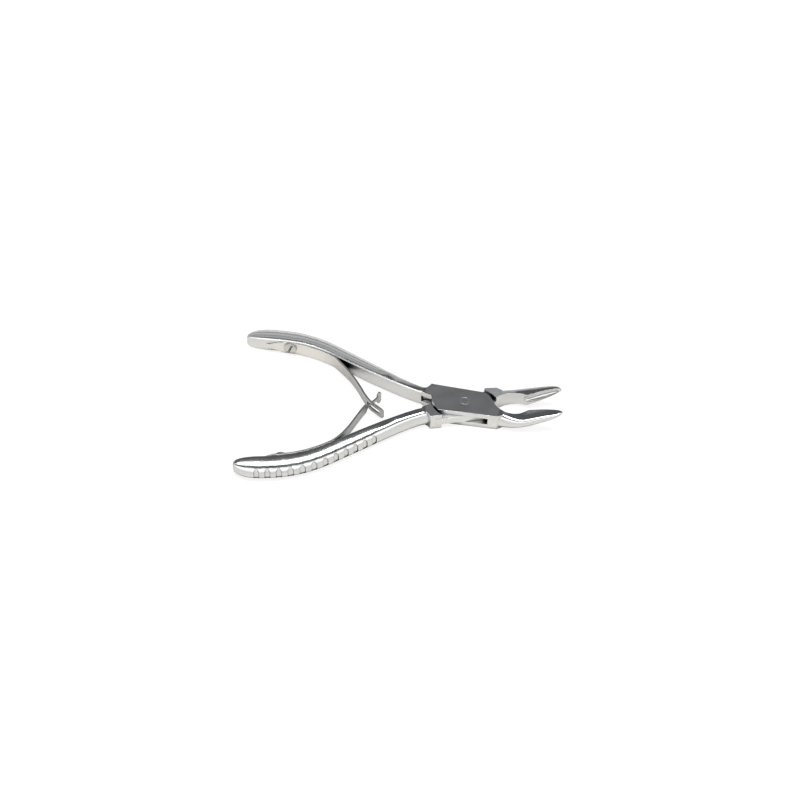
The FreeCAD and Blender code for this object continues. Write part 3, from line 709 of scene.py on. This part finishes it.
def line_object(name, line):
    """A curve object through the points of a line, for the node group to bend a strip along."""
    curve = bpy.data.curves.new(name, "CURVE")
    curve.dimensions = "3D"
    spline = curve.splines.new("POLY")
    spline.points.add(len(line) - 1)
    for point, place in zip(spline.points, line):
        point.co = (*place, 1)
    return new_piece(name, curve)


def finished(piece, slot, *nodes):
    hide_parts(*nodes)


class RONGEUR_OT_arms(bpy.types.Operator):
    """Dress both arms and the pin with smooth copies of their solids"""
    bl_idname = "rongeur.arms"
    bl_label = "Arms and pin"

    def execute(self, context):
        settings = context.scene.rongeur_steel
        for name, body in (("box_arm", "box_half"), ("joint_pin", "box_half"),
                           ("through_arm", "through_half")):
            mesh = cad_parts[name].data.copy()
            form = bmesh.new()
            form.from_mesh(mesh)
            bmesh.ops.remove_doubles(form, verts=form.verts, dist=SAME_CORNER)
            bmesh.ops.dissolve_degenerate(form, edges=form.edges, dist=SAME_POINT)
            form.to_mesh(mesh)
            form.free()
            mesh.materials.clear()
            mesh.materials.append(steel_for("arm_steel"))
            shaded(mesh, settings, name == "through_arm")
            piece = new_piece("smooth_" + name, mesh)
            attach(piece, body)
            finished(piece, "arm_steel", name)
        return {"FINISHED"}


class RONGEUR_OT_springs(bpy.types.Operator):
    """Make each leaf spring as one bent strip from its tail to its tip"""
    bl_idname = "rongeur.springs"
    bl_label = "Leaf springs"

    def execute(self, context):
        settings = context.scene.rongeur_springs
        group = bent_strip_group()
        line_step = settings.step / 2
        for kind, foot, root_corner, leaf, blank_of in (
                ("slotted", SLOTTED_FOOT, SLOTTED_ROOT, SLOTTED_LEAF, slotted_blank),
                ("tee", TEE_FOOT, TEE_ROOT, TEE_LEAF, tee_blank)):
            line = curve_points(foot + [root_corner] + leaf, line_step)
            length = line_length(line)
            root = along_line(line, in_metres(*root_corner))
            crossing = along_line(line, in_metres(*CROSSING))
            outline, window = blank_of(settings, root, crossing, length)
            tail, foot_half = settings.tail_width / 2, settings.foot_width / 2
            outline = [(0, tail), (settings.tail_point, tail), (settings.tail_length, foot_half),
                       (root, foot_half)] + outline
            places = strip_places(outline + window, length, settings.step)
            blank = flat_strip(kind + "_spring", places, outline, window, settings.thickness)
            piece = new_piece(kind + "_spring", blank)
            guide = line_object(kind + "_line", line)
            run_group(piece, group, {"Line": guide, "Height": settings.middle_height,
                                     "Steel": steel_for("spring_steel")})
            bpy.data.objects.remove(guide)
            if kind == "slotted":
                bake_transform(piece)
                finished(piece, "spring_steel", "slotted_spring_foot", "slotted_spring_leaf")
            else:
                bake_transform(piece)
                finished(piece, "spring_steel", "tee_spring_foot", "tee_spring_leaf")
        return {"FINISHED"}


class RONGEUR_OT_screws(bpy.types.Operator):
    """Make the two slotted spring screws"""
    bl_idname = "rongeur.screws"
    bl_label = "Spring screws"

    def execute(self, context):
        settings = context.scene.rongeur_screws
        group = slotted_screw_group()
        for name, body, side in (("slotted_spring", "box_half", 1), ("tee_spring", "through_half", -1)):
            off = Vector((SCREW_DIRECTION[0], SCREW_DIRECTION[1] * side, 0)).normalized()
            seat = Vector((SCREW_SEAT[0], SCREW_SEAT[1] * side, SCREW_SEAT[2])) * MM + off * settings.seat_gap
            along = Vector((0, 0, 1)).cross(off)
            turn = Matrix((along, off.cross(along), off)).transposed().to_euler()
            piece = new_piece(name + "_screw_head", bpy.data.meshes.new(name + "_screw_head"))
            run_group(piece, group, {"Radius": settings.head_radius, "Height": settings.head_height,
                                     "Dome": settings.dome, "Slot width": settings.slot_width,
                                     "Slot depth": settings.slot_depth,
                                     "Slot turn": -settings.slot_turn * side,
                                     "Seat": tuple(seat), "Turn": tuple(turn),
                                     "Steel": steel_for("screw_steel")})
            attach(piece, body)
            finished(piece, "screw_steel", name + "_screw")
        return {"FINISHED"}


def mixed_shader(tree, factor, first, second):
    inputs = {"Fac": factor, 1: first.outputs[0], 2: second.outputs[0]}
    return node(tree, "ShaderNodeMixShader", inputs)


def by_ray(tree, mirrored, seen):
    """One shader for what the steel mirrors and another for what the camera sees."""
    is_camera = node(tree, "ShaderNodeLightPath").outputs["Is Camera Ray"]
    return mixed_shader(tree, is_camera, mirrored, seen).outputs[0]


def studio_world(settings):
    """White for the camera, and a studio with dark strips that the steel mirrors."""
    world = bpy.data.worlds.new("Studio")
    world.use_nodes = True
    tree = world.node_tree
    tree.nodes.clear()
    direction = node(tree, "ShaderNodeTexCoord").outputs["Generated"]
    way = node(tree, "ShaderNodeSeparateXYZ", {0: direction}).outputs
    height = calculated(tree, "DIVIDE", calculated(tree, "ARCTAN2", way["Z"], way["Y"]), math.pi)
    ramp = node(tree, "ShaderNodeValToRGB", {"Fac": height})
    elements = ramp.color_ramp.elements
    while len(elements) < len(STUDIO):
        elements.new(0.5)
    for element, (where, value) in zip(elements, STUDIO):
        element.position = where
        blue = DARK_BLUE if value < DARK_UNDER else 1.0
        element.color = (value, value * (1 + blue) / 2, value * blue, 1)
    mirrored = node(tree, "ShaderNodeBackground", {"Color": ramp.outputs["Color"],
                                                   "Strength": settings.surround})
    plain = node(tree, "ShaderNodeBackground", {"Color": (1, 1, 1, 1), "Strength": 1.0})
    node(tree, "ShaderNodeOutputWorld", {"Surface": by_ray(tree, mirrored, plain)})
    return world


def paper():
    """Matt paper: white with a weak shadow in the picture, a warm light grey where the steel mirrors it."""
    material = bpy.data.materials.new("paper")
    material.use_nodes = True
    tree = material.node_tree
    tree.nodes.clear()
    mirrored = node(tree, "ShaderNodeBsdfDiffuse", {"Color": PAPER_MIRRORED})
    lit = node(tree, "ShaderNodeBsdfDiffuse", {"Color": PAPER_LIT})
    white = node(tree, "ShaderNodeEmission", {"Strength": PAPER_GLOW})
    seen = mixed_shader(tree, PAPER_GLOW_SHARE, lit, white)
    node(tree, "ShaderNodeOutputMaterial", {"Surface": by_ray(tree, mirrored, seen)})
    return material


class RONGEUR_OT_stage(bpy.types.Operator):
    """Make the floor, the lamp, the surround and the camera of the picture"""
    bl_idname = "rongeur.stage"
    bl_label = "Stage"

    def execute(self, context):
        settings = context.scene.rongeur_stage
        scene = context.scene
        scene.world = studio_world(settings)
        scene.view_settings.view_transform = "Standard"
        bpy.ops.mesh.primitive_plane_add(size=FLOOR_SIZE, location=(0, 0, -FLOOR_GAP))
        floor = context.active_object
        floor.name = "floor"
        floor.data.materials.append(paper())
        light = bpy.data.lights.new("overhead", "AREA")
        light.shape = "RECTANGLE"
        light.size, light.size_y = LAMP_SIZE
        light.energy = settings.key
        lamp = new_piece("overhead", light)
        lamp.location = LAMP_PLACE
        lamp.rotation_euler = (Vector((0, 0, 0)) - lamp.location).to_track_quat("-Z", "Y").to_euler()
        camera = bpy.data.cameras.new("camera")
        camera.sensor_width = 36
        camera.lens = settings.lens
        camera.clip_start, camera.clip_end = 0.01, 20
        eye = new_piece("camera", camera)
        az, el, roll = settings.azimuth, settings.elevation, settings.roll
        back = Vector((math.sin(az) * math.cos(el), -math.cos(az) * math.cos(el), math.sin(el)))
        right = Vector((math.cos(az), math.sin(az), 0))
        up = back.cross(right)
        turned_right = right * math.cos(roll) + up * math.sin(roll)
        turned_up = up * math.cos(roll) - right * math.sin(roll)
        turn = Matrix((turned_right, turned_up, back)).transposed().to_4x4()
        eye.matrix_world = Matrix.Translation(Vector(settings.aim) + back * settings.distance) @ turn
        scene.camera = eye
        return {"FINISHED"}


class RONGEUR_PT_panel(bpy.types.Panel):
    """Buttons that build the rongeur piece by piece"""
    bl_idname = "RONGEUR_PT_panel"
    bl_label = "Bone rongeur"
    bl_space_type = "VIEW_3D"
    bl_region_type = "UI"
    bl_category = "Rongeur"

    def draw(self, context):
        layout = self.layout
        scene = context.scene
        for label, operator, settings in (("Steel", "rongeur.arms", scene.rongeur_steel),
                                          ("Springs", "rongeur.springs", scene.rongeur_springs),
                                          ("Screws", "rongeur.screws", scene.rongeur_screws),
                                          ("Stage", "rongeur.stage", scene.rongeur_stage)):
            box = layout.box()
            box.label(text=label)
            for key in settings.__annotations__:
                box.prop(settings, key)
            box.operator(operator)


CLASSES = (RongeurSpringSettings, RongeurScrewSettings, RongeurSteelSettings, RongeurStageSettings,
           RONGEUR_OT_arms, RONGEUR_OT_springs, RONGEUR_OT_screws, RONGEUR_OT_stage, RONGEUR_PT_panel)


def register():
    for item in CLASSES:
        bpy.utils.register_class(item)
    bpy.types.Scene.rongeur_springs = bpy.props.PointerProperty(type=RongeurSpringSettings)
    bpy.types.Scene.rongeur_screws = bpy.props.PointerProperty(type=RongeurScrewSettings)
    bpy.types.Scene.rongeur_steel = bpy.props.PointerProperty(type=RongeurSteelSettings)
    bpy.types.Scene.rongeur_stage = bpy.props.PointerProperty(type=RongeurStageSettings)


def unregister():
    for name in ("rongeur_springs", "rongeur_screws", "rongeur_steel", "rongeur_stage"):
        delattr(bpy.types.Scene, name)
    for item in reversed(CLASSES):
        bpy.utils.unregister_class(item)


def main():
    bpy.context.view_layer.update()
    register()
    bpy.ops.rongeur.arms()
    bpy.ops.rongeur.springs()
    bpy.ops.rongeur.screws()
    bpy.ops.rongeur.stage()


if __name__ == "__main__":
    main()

--

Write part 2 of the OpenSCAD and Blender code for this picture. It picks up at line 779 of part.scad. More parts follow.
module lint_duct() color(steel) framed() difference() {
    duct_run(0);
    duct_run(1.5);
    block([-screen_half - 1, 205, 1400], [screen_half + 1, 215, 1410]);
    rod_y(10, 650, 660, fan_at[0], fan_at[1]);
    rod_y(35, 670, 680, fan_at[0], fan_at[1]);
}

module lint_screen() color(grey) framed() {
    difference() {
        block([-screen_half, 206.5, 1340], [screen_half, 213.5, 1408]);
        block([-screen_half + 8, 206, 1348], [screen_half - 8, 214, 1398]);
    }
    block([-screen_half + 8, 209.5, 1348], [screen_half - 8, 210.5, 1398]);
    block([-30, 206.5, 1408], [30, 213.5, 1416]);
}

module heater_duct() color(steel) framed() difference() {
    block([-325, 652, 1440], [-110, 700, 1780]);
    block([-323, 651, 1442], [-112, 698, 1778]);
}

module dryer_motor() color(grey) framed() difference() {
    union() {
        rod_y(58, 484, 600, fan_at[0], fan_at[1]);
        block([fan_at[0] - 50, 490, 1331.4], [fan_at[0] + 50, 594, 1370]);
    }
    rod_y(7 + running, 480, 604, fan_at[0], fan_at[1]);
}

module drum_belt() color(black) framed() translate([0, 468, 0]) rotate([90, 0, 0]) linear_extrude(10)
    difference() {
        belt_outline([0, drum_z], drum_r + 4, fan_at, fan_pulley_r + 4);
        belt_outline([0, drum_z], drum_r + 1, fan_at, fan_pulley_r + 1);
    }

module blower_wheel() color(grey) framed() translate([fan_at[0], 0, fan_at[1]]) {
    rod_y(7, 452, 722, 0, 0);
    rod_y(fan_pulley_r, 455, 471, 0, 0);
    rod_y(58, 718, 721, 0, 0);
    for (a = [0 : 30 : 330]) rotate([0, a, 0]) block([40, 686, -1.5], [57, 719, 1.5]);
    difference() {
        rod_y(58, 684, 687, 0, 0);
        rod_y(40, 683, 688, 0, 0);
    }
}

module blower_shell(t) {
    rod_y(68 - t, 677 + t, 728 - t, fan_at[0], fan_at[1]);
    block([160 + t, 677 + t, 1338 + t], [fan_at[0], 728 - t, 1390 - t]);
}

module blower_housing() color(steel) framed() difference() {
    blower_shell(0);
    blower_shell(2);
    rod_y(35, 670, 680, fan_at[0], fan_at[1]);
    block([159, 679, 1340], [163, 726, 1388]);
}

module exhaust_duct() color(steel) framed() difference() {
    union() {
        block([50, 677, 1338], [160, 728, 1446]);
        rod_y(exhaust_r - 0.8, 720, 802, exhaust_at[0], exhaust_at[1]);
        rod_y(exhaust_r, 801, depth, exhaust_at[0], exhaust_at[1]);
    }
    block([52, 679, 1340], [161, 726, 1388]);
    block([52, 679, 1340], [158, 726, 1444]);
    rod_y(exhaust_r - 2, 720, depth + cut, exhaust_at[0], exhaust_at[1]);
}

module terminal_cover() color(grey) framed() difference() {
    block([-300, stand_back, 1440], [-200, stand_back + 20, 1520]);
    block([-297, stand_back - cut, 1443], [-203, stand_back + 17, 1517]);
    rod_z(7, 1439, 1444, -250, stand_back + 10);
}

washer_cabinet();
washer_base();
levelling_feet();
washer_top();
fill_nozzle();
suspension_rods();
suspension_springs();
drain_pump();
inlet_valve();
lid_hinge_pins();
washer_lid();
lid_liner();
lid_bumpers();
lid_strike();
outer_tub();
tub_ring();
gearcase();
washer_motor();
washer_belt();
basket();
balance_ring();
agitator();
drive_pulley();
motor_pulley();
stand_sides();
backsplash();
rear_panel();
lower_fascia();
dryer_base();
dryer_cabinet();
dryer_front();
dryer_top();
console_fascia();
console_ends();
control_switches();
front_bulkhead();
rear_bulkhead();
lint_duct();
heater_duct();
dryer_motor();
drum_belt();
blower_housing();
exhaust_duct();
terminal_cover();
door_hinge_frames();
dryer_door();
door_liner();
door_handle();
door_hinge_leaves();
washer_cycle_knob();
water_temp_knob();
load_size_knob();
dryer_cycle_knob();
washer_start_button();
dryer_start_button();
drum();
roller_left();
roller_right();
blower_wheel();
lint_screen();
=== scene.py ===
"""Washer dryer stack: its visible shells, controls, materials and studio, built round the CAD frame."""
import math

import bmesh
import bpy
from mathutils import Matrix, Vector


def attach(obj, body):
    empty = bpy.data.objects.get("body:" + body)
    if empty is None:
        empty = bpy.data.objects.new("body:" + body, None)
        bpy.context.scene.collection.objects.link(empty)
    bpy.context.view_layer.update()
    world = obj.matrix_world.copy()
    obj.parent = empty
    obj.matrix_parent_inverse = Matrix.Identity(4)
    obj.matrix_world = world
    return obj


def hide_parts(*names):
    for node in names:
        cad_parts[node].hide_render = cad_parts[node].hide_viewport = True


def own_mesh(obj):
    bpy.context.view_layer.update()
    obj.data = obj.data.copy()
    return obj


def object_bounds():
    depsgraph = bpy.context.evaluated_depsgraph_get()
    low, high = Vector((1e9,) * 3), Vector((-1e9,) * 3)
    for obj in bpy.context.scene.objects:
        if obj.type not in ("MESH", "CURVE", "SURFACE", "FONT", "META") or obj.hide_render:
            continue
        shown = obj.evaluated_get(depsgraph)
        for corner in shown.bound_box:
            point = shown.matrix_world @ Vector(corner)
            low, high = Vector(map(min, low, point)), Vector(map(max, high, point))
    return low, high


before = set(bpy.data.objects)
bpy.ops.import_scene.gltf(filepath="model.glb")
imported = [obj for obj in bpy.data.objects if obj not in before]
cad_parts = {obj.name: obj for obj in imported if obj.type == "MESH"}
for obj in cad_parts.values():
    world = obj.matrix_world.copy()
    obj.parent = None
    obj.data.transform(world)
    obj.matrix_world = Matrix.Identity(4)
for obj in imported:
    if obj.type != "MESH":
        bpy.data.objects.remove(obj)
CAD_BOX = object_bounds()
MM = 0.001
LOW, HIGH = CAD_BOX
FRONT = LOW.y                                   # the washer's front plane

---

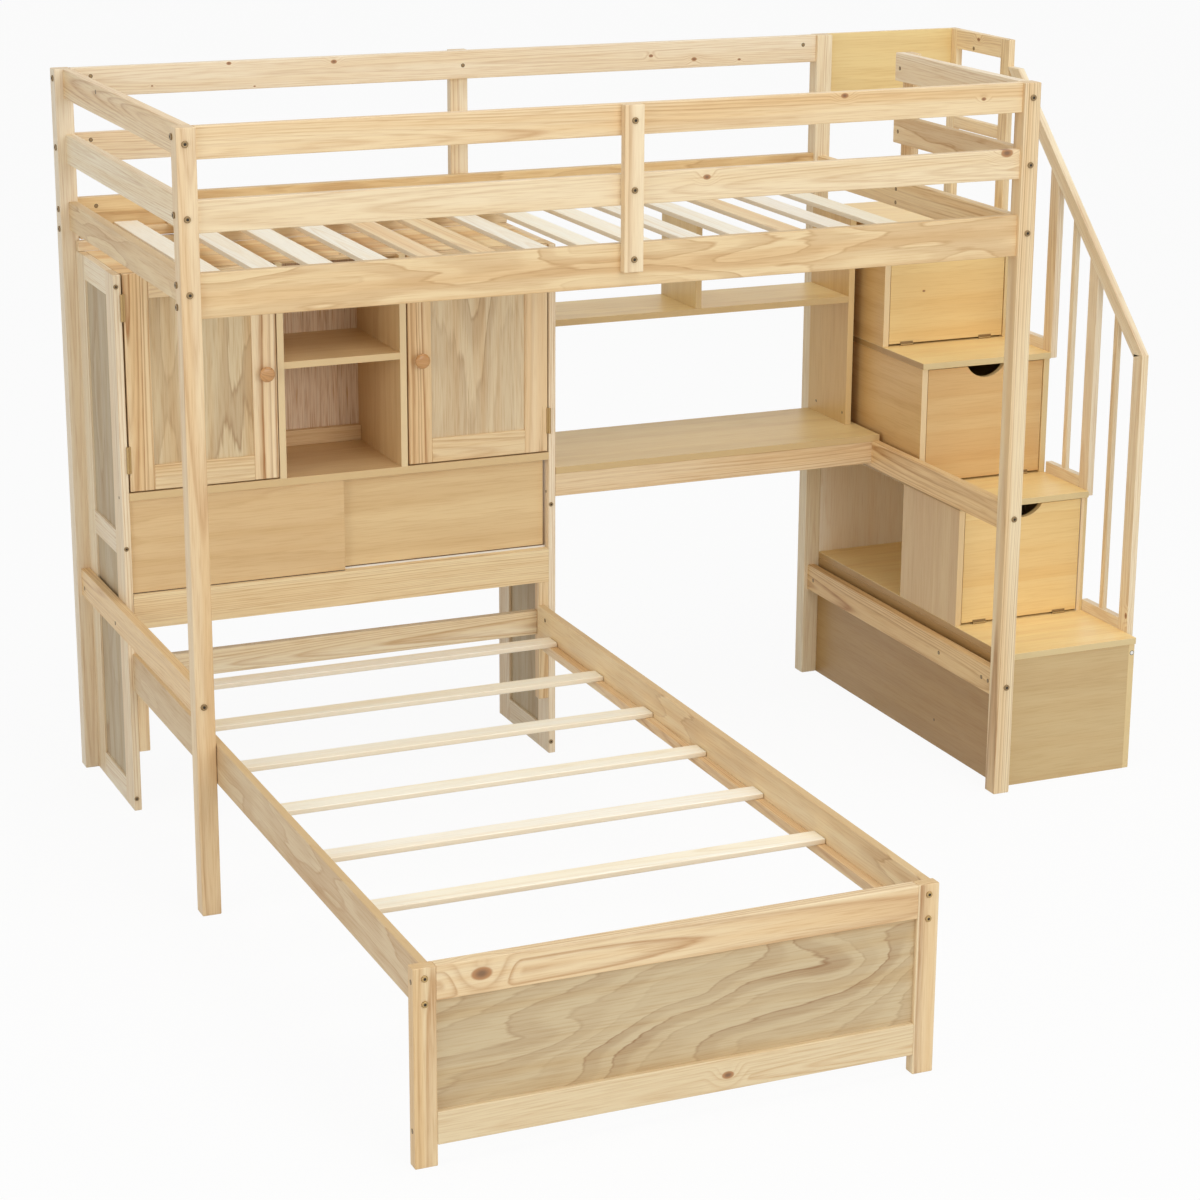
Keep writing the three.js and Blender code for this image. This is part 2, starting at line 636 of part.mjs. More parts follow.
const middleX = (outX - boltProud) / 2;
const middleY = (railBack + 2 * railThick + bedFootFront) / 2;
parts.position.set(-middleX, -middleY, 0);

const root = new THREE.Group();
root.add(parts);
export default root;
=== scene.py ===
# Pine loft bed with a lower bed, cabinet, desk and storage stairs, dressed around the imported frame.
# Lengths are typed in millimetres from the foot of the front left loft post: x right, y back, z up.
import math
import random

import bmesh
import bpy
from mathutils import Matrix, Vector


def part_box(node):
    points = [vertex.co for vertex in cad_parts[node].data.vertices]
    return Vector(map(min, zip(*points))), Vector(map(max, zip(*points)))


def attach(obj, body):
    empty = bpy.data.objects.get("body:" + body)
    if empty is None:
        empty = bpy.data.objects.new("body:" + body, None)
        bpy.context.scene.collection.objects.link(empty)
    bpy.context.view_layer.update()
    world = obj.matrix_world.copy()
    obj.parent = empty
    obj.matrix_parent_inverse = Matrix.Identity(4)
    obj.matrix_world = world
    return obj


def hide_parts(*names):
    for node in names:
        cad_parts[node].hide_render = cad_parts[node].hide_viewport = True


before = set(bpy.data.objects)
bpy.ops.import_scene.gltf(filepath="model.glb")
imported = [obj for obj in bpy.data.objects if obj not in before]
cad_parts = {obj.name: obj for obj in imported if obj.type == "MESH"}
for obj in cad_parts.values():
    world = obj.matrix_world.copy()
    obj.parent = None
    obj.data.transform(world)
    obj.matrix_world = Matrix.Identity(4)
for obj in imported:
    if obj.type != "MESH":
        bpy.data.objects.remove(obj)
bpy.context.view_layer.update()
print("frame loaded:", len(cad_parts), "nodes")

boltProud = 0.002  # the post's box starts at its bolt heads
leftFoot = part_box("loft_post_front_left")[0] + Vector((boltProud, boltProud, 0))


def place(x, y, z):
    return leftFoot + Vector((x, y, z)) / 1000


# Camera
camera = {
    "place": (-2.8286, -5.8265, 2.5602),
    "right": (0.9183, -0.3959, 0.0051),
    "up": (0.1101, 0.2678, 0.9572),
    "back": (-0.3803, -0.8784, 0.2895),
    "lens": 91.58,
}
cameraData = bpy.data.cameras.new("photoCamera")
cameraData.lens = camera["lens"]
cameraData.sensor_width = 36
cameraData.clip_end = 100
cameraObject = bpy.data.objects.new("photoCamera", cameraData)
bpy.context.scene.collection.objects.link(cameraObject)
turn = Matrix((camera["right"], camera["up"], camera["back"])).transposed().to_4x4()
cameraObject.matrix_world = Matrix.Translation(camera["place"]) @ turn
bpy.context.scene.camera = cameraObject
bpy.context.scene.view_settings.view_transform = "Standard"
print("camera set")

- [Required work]
Return only the stretch of the material above from the line holding "const middleY = (railBack" through the line holding "points = [vertex.co", copied exactly.

- [Exercise solution]
const middleY = (railBack + 2 * railThick + bedFootFront) / 2;
parts.position.set(-middleX, -middleY, 0);

const root = new THREE.Group();
root.add(parts);
export default root;
=== scene.py ===
# Pine loft bed with a lower bed, cabinet, desk and storage stairs, dressed around the imported frame.
# Lengths are typed in millimetres from the foot of the front left loft post: x right, y back, z up.
import math
import random

import bmesh
import bpy
from mathutils import Matrix, Vector


def part_box(node):
    points = [vertex.co for vertex in cad_parts[node].data.vertices]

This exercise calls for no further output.